Data to use:
────────

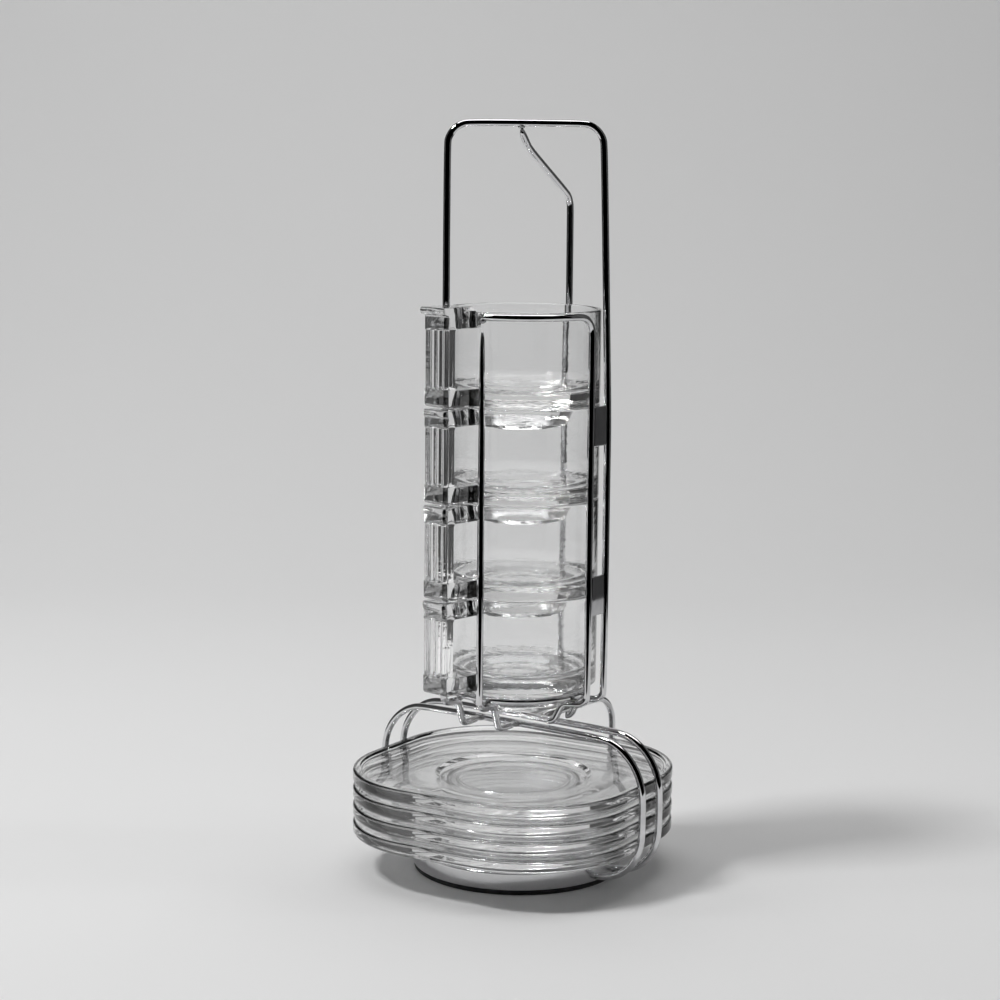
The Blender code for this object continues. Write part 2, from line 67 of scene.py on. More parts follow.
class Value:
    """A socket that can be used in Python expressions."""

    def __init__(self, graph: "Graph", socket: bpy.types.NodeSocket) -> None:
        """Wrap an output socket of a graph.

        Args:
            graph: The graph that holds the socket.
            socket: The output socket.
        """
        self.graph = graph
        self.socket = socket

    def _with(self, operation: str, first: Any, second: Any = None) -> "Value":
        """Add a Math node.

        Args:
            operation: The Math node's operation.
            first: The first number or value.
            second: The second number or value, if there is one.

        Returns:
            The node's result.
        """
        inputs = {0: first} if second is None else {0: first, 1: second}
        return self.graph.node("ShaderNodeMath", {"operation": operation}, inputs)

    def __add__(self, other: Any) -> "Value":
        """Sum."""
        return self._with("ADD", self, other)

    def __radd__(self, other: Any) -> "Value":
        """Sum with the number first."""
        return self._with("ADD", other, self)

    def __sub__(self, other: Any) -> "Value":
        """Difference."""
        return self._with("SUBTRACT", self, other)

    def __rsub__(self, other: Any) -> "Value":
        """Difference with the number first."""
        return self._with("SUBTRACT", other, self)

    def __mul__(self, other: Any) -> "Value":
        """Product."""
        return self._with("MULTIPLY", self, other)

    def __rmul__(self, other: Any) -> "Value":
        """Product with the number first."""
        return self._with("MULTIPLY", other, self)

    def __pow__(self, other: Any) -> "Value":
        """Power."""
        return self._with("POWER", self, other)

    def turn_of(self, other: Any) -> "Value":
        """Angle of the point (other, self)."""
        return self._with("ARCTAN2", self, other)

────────

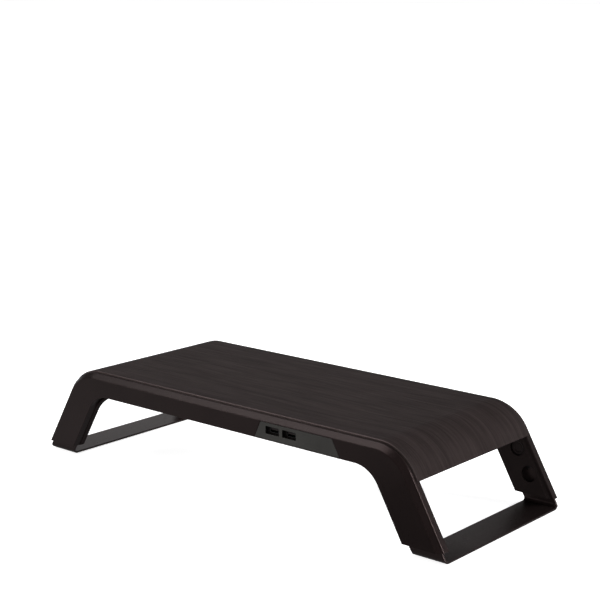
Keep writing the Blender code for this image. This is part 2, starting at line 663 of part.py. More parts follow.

────────

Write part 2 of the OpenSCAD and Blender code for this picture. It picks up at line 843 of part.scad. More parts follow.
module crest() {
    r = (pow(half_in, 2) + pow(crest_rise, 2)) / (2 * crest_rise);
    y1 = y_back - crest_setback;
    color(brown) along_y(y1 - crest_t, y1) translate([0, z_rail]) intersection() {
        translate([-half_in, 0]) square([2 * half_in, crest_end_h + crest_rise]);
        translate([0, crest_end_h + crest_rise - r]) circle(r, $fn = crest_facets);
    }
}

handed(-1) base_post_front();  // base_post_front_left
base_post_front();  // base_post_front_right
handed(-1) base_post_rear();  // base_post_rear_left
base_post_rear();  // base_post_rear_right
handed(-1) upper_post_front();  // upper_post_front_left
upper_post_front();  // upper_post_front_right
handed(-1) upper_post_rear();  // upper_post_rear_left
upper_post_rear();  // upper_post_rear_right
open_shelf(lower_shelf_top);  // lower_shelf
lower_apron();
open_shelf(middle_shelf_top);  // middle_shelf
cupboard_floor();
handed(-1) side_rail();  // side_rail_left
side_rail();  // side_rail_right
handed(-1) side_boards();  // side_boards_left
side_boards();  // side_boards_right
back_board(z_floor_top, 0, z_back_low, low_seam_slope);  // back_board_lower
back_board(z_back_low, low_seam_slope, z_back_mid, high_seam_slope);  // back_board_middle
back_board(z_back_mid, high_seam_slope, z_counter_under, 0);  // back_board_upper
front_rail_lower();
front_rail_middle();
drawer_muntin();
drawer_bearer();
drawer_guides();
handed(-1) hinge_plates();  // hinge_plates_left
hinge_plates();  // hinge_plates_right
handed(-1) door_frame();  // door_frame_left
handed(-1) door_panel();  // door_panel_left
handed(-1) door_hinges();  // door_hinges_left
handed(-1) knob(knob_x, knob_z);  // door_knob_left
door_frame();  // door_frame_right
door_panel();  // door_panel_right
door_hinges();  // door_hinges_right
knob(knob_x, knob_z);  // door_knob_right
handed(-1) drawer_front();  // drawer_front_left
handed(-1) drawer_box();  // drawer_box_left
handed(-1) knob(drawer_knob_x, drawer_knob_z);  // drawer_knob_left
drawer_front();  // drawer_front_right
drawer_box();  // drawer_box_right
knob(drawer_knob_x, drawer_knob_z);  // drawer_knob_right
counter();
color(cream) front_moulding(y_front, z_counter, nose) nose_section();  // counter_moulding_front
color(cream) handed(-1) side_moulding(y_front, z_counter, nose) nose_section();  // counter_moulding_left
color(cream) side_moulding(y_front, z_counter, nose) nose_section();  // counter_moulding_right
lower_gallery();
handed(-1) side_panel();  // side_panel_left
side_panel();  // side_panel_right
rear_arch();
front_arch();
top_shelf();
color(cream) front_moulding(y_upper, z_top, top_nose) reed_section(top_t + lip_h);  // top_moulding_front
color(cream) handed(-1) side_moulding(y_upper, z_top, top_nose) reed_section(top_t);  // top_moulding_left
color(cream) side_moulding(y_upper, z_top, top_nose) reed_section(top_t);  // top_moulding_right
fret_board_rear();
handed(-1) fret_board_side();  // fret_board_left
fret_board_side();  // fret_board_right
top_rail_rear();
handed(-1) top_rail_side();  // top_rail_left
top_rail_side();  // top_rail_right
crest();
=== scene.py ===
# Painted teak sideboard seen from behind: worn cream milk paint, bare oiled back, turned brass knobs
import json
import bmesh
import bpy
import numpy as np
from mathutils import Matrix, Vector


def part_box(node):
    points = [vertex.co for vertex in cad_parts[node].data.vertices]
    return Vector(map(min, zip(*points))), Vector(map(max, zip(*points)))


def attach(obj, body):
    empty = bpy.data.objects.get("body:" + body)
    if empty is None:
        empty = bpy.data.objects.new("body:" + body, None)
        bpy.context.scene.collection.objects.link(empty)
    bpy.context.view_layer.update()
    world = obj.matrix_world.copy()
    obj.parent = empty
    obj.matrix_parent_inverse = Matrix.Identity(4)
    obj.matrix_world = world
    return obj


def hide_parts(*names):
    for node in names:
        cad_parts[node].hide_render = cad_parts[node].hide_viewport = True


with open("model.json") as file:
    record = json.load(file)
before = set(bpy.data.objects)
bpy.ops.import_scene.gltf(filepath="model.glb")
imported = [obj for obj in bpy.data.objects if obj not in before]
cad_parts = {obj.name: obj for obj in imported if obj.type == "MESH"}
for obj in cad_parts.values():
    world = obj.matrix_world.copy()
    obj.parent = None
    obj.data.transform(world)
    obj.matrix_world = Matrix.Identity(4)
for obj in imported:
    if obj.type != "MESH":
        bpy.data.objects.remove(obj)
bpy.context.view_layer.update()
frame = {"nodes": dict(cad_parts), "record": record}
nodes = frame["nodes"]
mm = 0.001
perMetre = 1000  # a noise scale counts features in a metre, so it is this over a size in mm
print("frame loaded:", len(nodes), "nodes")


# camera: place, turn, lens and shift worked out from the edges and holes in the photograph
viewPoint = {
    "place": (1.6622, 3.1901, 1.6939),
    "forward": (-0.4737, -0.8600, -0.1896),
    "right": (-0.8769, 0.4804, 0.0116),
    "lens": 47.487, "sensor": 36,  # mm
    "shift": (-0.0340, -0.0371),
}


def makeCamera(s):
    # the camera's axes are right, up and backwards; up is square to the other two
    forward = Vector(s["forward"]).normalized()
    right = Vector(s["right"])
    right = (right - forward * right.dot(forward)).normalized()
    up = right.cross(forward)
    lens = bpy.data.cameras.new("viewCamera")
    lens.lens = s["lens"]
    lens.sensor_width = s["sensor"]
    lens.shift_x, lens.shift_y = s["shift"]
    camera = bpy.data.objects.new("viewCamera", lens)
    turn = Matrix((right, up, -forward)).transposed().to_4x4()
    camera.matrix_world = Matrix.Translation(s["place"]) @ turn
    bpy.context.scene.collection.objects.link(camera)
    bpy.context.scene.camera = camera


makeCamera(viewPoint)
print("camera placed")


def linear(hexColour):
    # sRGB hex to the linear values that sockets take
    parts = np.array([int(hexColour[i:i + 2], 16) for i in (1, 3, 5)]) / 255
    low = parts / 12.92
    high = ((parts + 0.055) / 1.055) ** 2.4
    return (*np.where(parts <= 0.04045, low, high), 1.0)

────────

Given task: Extract the lines from the line with "The Blender code for this object" through the line with "self.socket = socket". Keep both of those lines, copy everything exactly, and add nothing.

Answer for this exercise:
The Blender code for this object continues. Write part 2, from line 67 of scene.py on. More parts follow.
class Value:
    """A socket that can be used in Python expressions."""

    def __init__(self, graph: "Graph", socket: bpy.types.NodeSocket) -> None:
        """Wrap an output socket of a graph.

        Args:
            graph: The graph that holds the socket.
            socket: The output socket.
        """
        self.graph = graph
        self.socket = socket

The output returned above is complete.